The rain held off for most of the way, and provided some views, but it was hard not to wonder what clear skies and sunshine might have provided.  Sometimes the cloudy skies provide spectacular photos, but it seemed for the most part that such was not to be.

The rain increased as I approached Logan Pass; my finger tips seemed as though they were about to freeze as my gloves were now soaked with rain.  Until then, the rain had been only fleeting, and still it was only a drizzle; but at nearly 9000 feet of elevation, and with air cooled to (an estimated 40 degrees) it was a "bit" of a chilly motorcycle ride!

Even with the rain I could see that Logan's Pass was a spectacular view, but with the rain and cold I bore on without stopping, and arrived at St.
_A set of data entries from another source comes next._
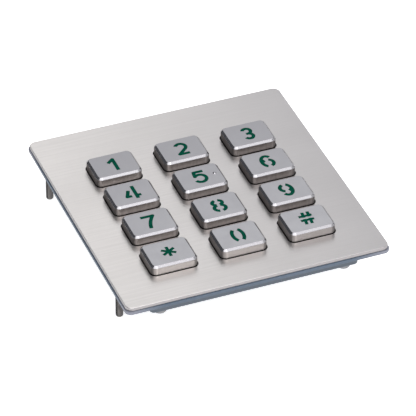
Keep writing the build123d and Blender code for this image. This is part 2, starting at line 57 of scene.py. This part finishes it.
# a wave texture of scale 1 repeats at this distance
WAVE_UNIT = math.tau / 20
WEAVE_PITCH = WAVE_UNIT / 900

# the sockets of a Mix node that it uses for colours
MIX_FACTOR, MIX_FIRST, MIX_SECOND, MIX_RESULT = 0, 6, 7, 2

# the stretch of a noise's range that holds most of its values, and two tighter ones
SPAN = (0.3, 0.7)
UPPER_SPAN = (0.35, 0.7)
NARROW_SPAN = (0.35, 0.65)

# camera, floor and the dim grey all round
CAMERA_AZIMUTH = math.radians(21.85)
CAMERA_ELEVATION = math.radians(37.27)
CAMERA_ROLL = math.radians(0.41)
CAMERA_DISTANCE = 1.32685
CAMERA_LENS = 294.05
AIM_FROM_PLATE_CENTRE = Vector((-2.54 * MM, -9.10 * MM, 0))
FLOOR_HALF = 3.0
FLOOR_GLOW = 0.8
AMBIENT = (0.095, 0.098, 0.105)

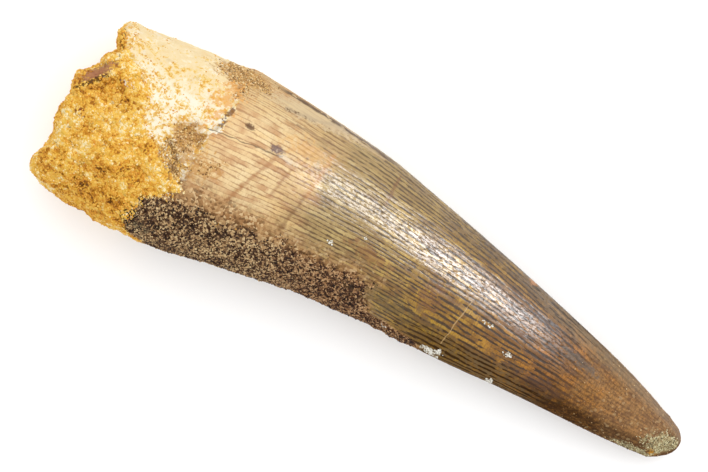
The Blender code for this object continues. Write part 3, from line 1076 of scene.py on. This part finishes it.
MARKS = [
    ((14.6, 0.3), (2.0, 1.7), 0.0, 0.9, (222, 166, 84), 0.7),
    ((14.3, 0.3), (1.2, 1.0), 0.0, 1.0, (170, 118, 62), 0.6),
    ((14.3, -2.7), (1.8, 1.1), -50.0, 1.1, (166, 130, 84), 0.7),
    ((14.3, -2.2), (1.2, 0.30), -50.0, 1.1, (84, 64, 46), 0.7),
    ((15.5, -1.6), (1.2, 0.8), 0.0, 1.1, (204, 160, 104), 0.8),
    ((17.8, -1.7), (1.7, 1.0), 30.0, 1.3, (196, 140, 68), 0.6),
    ((16.4, 9.0), (2.9, 1.1), 0.0, 1.1, (190, 142, 80), 0.7),
    ((16.2, 6.2), (2.0, 1.0), 80.0, 2.6, (230, 160, 72), 0.65),
    ((17.1, 4.9), (0.24, 0.9), -15.0, 1.5, (104, 70, 58), 0.75),
    ((17.0, 3.4), (0.20, 0.6), -10.0, 1.5, (108, 74, 60), 0.75),
    ((19.7, 4.6), (0.50, 0.28), 0.0, 0.5, (112, 78, 50), 0.85),
    ((23.5, 3.9), (0.75, 0.42), 0.0, 0.8, (116, 90, 94), 0.8),
    ((25.0, 3.5), (1.0, 0.24), -8.0, 1.6, (236, 222, 200), 0.4),
    ((2.5, 1.5), (2.0, 0.75), 52.0, 0.8, (178, 122, 92), 0.9),
    ((2.5, 0.3), (1.9, 0.30), 50.0, 0.7, (70, 40, 22), 0.85),
    ((3.2, -3.2), (0.55, 0.45), 0.0, 0.7, (128, 62, 40), 0.9),
    ((6.2, 2.0), (0.62, 0.32), 0.0, 0.5, (248, 238, 220), 0.95),
    ((7.5, 2.75), (0.32, 0.22), 0.0, 0.5, (248, 236, 212), 0.9),
    ((3.2, 5.8), (1.3, 0.26), -70.0, 0.6, (128, 84, 36), 0.85),
    ((13.4, -10.3), (1.0, 0.9), 20.0, 0.9, (34, 24, 20), 0.9),
    ((14.8, -10.8), (1.2, 0.45), 10.0, 0.8, (150, 134, 100), 0.8),
    ((25.0, 9.1), (5.6, 0.8), 4.0, 0.7, (214, 190, 150), 0.75),
    ((26.5, 5.4), (2.6, 0.9), 0.0, 1.4, (222, 168, 92), 0.5),
    ((30.6, 5.6), (1.3, 1.0), 0.0, 1.2, (176, 140, 74), 0.5),
    ((37.8, -0.9), (2.4, 0.7), -6.0, 1.4, (140, 92, 46), 0.55),
    ((45.8, -2.0), (1.1, 2.2), 0.0, 1.5, (122, 74, 38), 0.45),
    ((42.0, -4.6), (4.4, 1.0), 4.0, 1.6, (98, 84, 50), 0.4),
    ((57.6, 2.4), (1.8, 0.40), -14.0, 1.6, (76, 62, 58), 0.7),
    # The next grey streak is a painted reflection: what is left of the sheen towards the tip.
    ((63.4, 0.5), (2.2, 0.42), -10.0, 1.6, (96, 84, 72), 0.65),
    ((54.9, 5.5), (0.6, 0.32), 0.0, 0.8, (206, 138, 84), 0.6),
    ((60.5, -4.0), (2.6, 0.8), 5.0, 1.5, (84, 58, 46), 0.5),
    ((76.2, -2.9), (1.8, 1.1), 10.0, 1.1, (186, 172, 128), 0.7),
    ((75.6, -4.4), (0.6, 0.4), 0.0, 0.8, (206, 146, 46), 0.8),
    ((73.6, -4.9), (2.2, 0.30), 5.0, 0.9, (176, 168, 130), 0.6),
]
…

Mary's (the eastern entry to Glacier) about 5:30 PM.

With no campgrounds in sight (it was too early to end the day anyway), and hoping to make it well into Canada before nightfall, I continued on.

Given my past record (and knowing that the gas stations are often hard to find in Canada) I made sure that the tank was filled before leaving for Canada.  There was a third reason; of course, the gases prices in Canada can hurt you!

Entering into Alberta from this point, was crossing into unknown territory and I was somewhat surprised by the distances between cities.  When I stopped for the night at Fort MacLeod (a distance of approximately 50 miles) only two cities had been passed.

1 comment:

  1. Rex

    You just drove passed me, in Idaho. I live in Idaho Falls ID.